From the records below, transcribe only the lines running from the one with "Model this object" through the one with "SLAB_CHAMFER = (0.3". Keep both of those end lines.

→ Listed records:
* start *
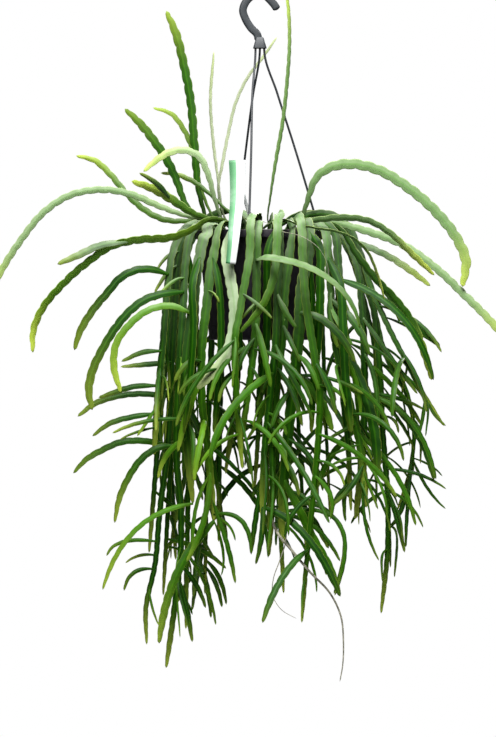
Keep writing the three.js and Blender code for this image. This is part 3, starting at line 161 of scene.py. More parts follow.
* end *
* start *
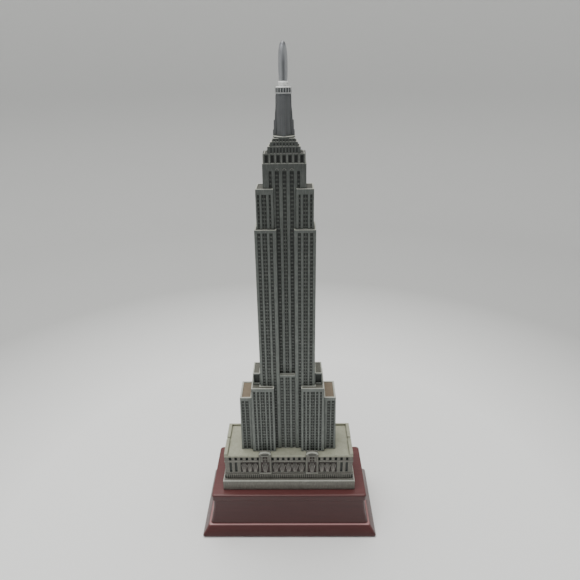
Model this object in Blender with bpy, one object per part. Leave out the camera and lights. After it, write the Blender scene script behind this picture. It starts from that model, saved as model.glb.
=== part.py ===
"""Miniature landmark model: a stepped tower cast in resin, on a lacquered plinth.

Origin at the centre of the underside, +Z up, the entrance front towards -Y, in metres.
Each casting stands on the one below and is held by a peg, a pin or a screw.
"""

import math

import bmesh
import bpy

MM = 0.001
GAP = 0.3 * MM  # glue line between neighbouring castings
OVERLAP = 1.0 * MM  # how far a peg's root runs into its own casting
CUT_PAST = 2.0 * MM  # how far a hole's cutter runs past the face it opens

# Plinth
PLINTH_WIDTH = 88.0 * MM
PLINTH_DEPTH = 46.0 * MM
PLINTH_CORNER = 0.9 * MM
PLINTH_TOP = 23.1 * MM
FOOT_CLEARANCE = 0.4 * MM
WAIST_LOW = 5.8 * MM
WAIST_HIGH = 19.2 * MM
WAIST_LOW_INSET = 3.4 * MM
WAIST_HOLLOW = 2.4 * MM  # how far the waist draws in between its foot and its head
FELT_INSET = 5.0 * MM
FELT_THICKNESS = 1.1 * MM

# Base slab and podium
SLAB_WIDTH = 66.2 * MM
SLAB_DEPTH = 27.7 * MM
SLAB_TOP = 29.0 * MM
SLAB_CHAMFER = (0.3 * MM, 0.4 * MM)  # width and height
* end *
→ Exercise result:
Model this object in Blender with bpy, one object per part. Leave out the camera and lights. After it, write the Blender scene script behind this picture. It starts from that model, saved as model.glb.
=== part.py ===
"""Miniature landmark model: a stepped tower cast in resin, on a lacquered plinth.

Origin at the centre of the underside, +Z up, the entrance front towards -Y, in metres.
Each casting stands on the one below and is held by a peg, a pin or a screw.
"""

import math

import bmesh
import bpy

MM = 0.001
GAP = 0.3 * MM  # glue line between neighbouring castings
OVERLAP = 1.0 * MM  # how far a peg's root runs into its own casting
CUT_PAST = 2.0 * MM  # how far a hole's cutter runs past the face it opens

# Plinth
PLINTH_WIDTH = 88.0 * MM
PLINTH_DEPTH = 46.0 * MM
PLINTH_CORNER = 0.9 * MM
PLINTH_TOP = 23.1 * MM
FOOT_CLEARANCE = 0.4 * MM
WAIST_LOW = 5.8 * MM
WAIST_HIGH = 19.2 * MM
WAIST_LOW_INSET = 3.4 * MM
WAIST_HOLLOW = 2.4 * MM  # how far the waist draws in between its foot and its head
FELT_INSET = 5.0 * MM
FELT_THICKNESS = 1.1 * MM

# Base slab and podium
SLAB_WIDTH = 66.2 * MM
SLAB_DEPTH = 27.7 * MM
SLAB_TOP = 29.0 * MM
SLAB_CHAMFER = (0.3 * MM, 0.4 * MM)  # width and height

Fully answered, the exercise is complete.